With Libra, Facebook is signalling that the US government and Fed need to catch up with China and it could serve as the de facto digital dollar until the US finally develops one.

The Chinese are already reported to be concerned and Libra has only expedited their development of a digital Yuan. Mu Changchun, deputy director of the PBOC’s payments department said the PBOC had tested Libra’s code and that it isn’t “stable.”

Libra: Emerging market inflation-indexed debt?

With a history of runaway inflation Chile in the 60s introduced a unit of account called the Unidad de Fomento which was indexed to consumer price inflation (CPI) in which to price goods. This served as a stable price unit for goods and a gauge of inflation as it was adjusted daily against the currency of exchange (Pesos/escudos) and in turn prevented people from spending their cash as soon as they got it in case prices increased. Starting with a base value of 100 Peso:UF The price of the UF was adjusted daily relative to the Peso based on a basket of consumer goods.

The UF survives as a unit of account in Chile today and although it is a stark metric for the rampant inflation that has debased the national currency, it provides a useful pricing signal/point/ for consumer goods although not a medium of exchange as the UF is non-convertible. The Libra will also provide a proxy for inflation in emerging currencies relative to an ideal ‘stable’ currency (not CPI) and provide a safe haven asset gauge. However, it will be convertible from local currency, and provide a medium of exchange online and e-commerce.

The Libra may act as an automated market maker between people in emerging market countries who have never before had access to FX markets, allowing them to exchange with no fees and little time between the world’s currencies, with the Libra providing liquidity and acting as the de facto reserve currency. Governments and regulators are concerned this could raise the prospect of a run on some undesirable emerging market currencies.

At a national level, rather than create more US-denominated debt emerging market corporations and even governments may potentially issue new debt in Libra, using the stable asset-backed currency as an alternative to their own high yielding debt or being at the whim of US monetary vagaries.

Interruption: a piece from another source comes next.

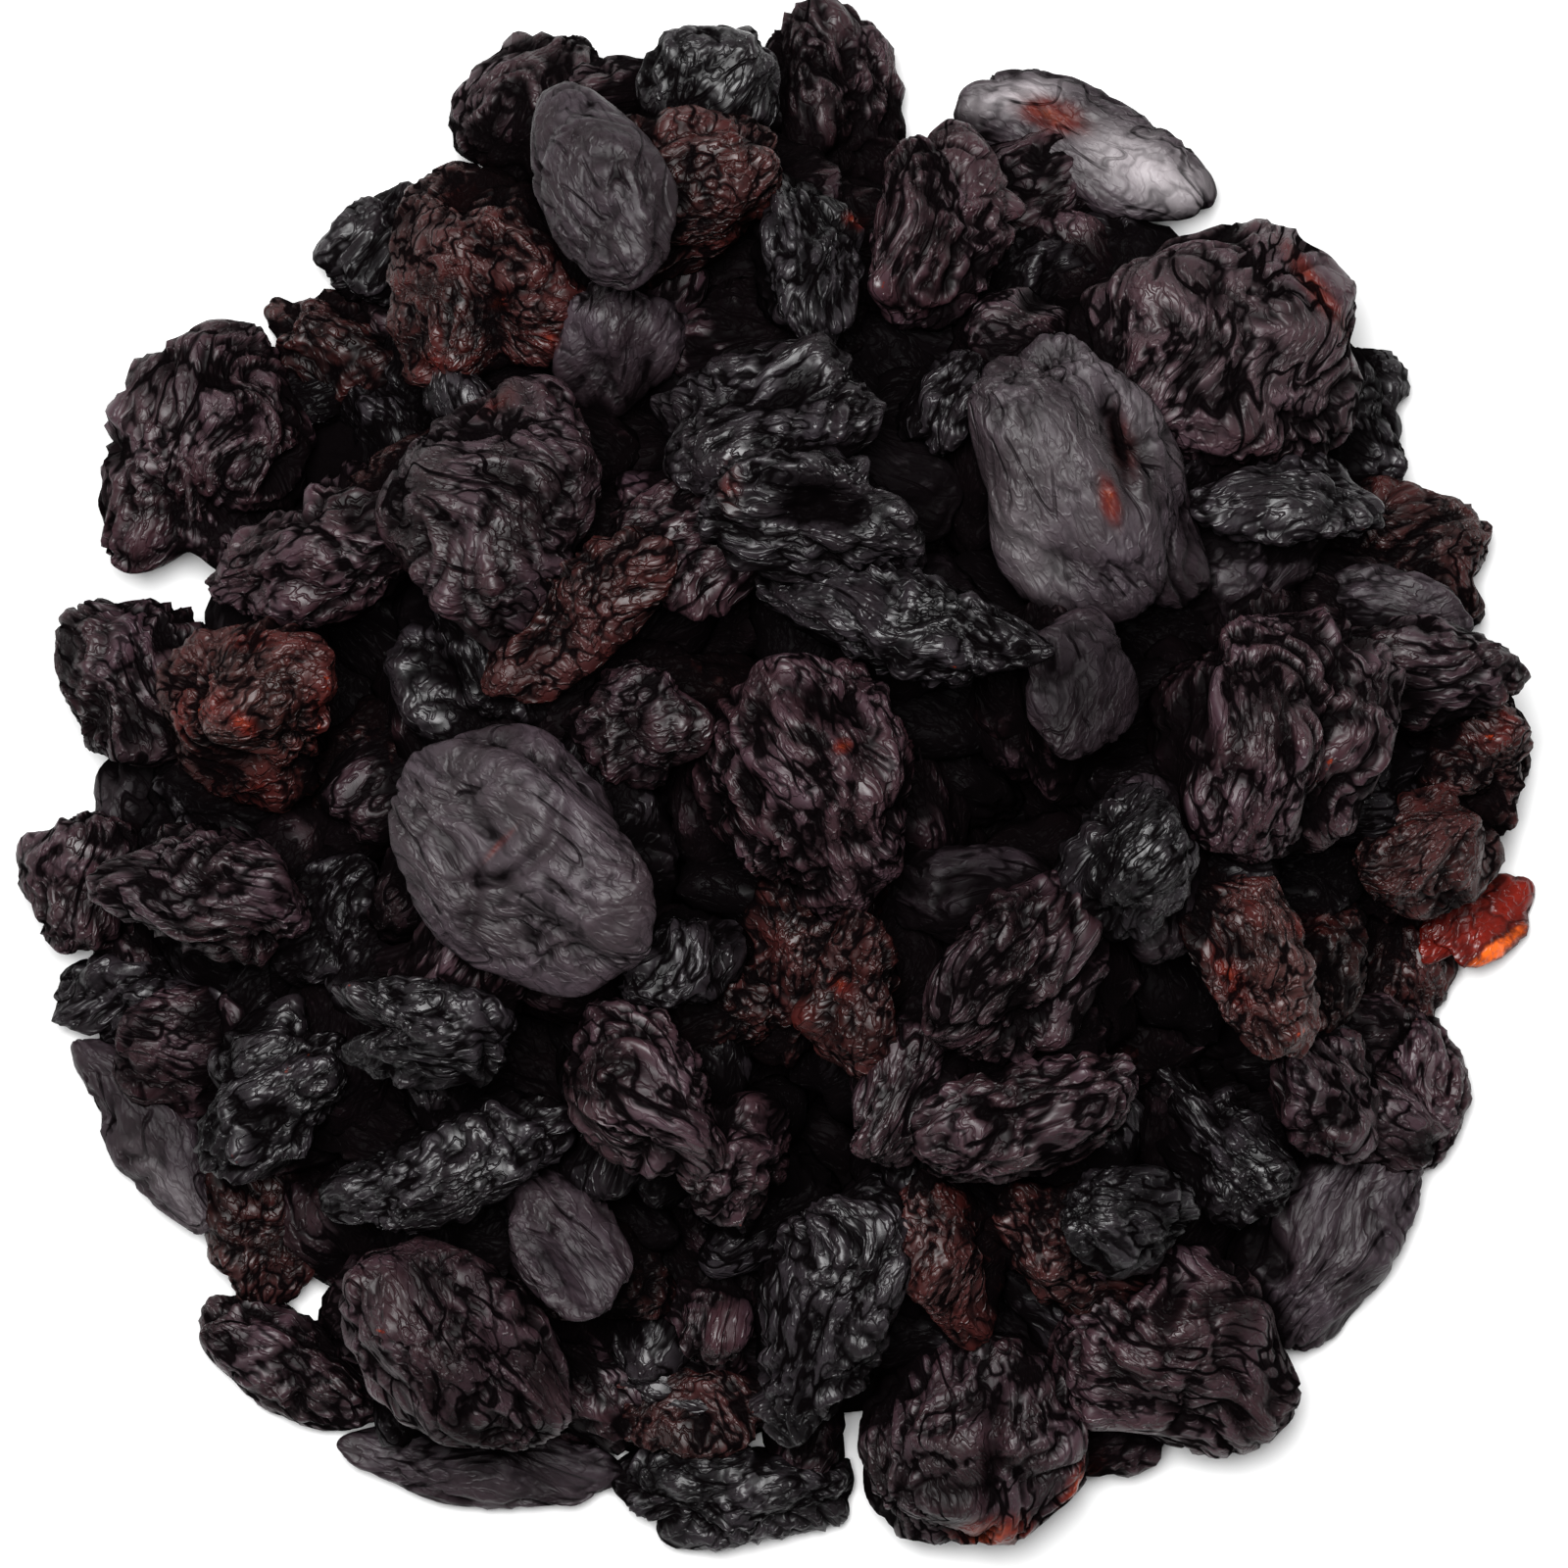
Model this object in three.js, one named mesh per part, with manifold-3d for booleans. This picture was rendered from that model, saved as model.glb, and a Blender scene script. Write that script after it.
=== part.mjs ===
// A heap of black raisins as it lies on a flat surface, as one solid: a core that follows the heap from
// below, with the raisins that show fused onto it. Millimetres, +Z up. The origin is on the flat underside,
// below the middle of the heap.
import * as THREE from "three";
import { mergeVertices } from "three/addons/utils/BufferGeometryUtils.js";
import Module from "manifold-3d";

// The kinds of raisin: thickness as a share of width, and how lumpy each is as a share of the lumpiest
const KINDS = {
  plum: { thickness: 0.66, lumpiness: 0.75 },
  broad: { thickness: 0.66, lumpiness: 0.45 },
  black: { thickness: 0.7, lumpiness: 1 },
  smooth: { thickness: 0.5, lumpiness: 0.6 },
  russet: { thickness: 0.62, lumpiness: 1 },
  amber: { thickness: 0.4, lumpiness: 1 },
};

// Each raisin that the eye picks out: kind, x, y, length, width, and its turn in degrees. First the rim,
// which lies on the surface below
const RIM = [
  ["plum", -15.8, 43.4, 10.6, 9.0, 60],
  ["plum", -10.0, 44.3, 9.0, 6.0, 0],
  ["black", -4.9, 43.8, 11.5, 9.6, 65],
  ["plum", 2.8, 43.9, 12.0, 9.0, 100],
  ["black", 36.6, 24.2, 12.2, 7.0, -68],
  ["russet", 40.0, 14.4, 12.4, 9.2, -20],
  ["russet", 45.6, 2.6, 8.0, 5.6, 100],
  ["russet", 43.2, 1.4, 10.6, 7.6, -10],
  ["russet", 40.2, -11.4, 9.0, 6.0, 75],
  ["plum", 41.2, -19.4, 9.8, 5.8, 97],
  ["smooth", 35.2, -30.0, 15.0, 8.6, 55],
  ["plum", 21.0, -41.4, 9.0, 6.0, 15],
  ["black", -3.8, -45.8, 15.0, 6.8, 3],
  ["smooth", -19.4, -44.0, 16.0, 6.0, -12],
  ["plum", -32.0, -37.4, 13.4, 6.2, -32],
  ["smooth", -40.8, -22.8, 14.4, 6.2, -52],
  ["black", -39.6, -13.6, 13.6, 6.0, 0],
  ["plum", -44.6, -6.4, 9.2, 8.0, 80],
  ["smooth", -40.6, -0.4, 8.8, 7.4, -60],
  ["plum", -42.2, 6.6, 11.6, 9.4, -50],
  ["plum", -37.2, 21.2, 16.0, 11.0, 72],
  ["russet", -27.4, 27.4, 12.0, 7.0, -35],
  ["black", -26.2, 34.2, 8.0, 6.4, 60],
];

// Then those half hidden under others
const MIDDLE = [
  ["black", 22.2, -5.0, 9.6, 8.0, 45],
  ["plum", -29.4, 14.4, 14.0, 7.0, 18],
  ["smooth", -10.5, 28.0, 9.2, 7.0, 70],
  ["russet", -12.5, 11.3, 14.0, 6.6, 40],
  ["plum", -9.7, 3.8, 9.0, 7.0, 15],
  ["smooth", 18.8, 6.6, 9.6, 7.2, 90],
  ["black", 11.9, 0.4, 8.4, 6.0, -30],
  ["black", 16.6, 33.4, 12.0, 7.0, 45],
  ["black", -22.5, -16.0, 11.0, 6.6, 0],
  ["russet", -33.6, -28.0, 12.0, 6.6, 90],
  ["black", -21.3, -24.4, 15.4, 6.8, 27],
  ["russet", -6.3, -40.4, 12.4, 6.0, -5],
  ["plum", -4.7, -34.0, 7.6, 6.0, 90],
  ["russet", 10.9, -30.2, 10.2, 6.8, 100],
  ["plum", -3.4, -23.4, 8.0, 7.2, 30],
  ["black", 27.2, -22.4, 13.0, 6.0, -50],
  ["black", 21.9, -27.2, 8.2, 7.2, 0],
  ["plum", 35.0, -20.0, 9.6, 6.4, -75],
  ["russet", 34.7, -11.6, 9.6, 6.6, 90],
  ["black", 10.3, 24.0, 7.4, 5.6, 60],
  ["black", 32.2, 18.0, 10.6, 6.0, 5],
  ["smooth", -14.0, -29.4, 11.0, 6.8, -55],
  ["plum", 40.8, 6.9, 11.4, 7.2, -10],
  ["russet", 41.2, -4.0, 10.6, 7.4, 10],
  ["russet", 4.7, -14.0, 10.0, 5.6, 85],
  ["black", -6.3, -11.4, 8.0, 6.0, 60],
];

// And those on top, which show whole
const TOP = [
  ["russet", -19.0, 32.8, 15.0, 11.6, -70],
  ["smooth", -11.8, 38.0, 12.2, 9.4, -62],
  ["black", 1.3, 33.6, 11.6, 7.4, -80],
  ["plum", 9.7, 35.5, 14.0, 8.0, 75],
  ["smooth", 19.3, 41.3, 17.6, 7.6, -27],
  ["broad", 27.8, 28.4, 18.4, 15.4, -15],
  ["smooth", 19.2, 19.0, 20.4, 12.6, -62],
  ["black", -1.3, 23.2, 14.4, 8.8, 15],
  ["black", 2.4, 17.4, 12.8, 8.4, -12],
  ["black", 8.1, 10.2, 17.0, 7.4, -20],
  ["broad", -18.4, 17.4, 15.4, 12.8, 70],
  ["russet", -34.3, 4.5, 10.6, 10.2, 0],
  ["smooth", -16.9, -4.5, 19.0, 13.0, -38],
  ["plum", 1.8, 0.6, 14.8, 13.6, -60],
  ["plum", 31.0, 3.4, 15.2, 14.8, 80],
  ["plum", -36.6, -7.0, 12.4, 8.2, -12],
  ["black", -32.4, -19.2, 10.6, 9.4, 30],
  ["broad", -21.3, -36.0, 15.4, 11.0, -62],
  ["black", 3.1, -33.4, 17.4, 7.4, 78],
  ["plum", -9.0, -19.4, 11.8, 8.8, -45],
  ["plum", 15.3, -11.8, 13.0, 10.4, 50],
  ["plum", 15.3, -21.4, 13.8, 7.4, 20],
  ["russet", 29.7, -11.0, 12.6, 7.2, -68],
  ["broad", 25.0, -36.6, 15.4, 12.0, -22],
  ["broad", 12.5, -42.4, 16.0, 13.0, 10],
  ["amber", 44.8, -9.0, 8.8, 5.2, 30],
];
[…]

It will make US gov realize importance of crypto, money as data — Libra will be US’ Alipay/WeChat. In China, Alibaba’s financial arm Ant Financial is now one of the biggest lenders in the country and lends on fractional reserve — it is valued at almost double Goldman Sachs.

In the year ahead we can expect to see more multi-currency backed stablecoins. Terra, the multi-currency stablecoin for e-commerce in Asia recently launched its main-net.

Conclusion

Rather than undermine the US government and USD and economy Facebook will in future use Libra to ingratiate itself to the US government.

To keep the USD reserve system going the US government will continue to expand its debt through new monetary policies such as MMT (monetizing government debt) or another bout of quantitative easing and lowering interest rates — whether that happens under Trump or a new president in 2020.

Strong Anti-money laundering laws are coming into effect in hotpsots notorious for offshore Chinese investors in the property markets of Australia, Canada and New Zealand. This AML crackdown is a growing trend worldwide and can be monitored by using a central bank digital currency (CBDC). Until then, however, money issued by a nation’s corporations might be the next best thing.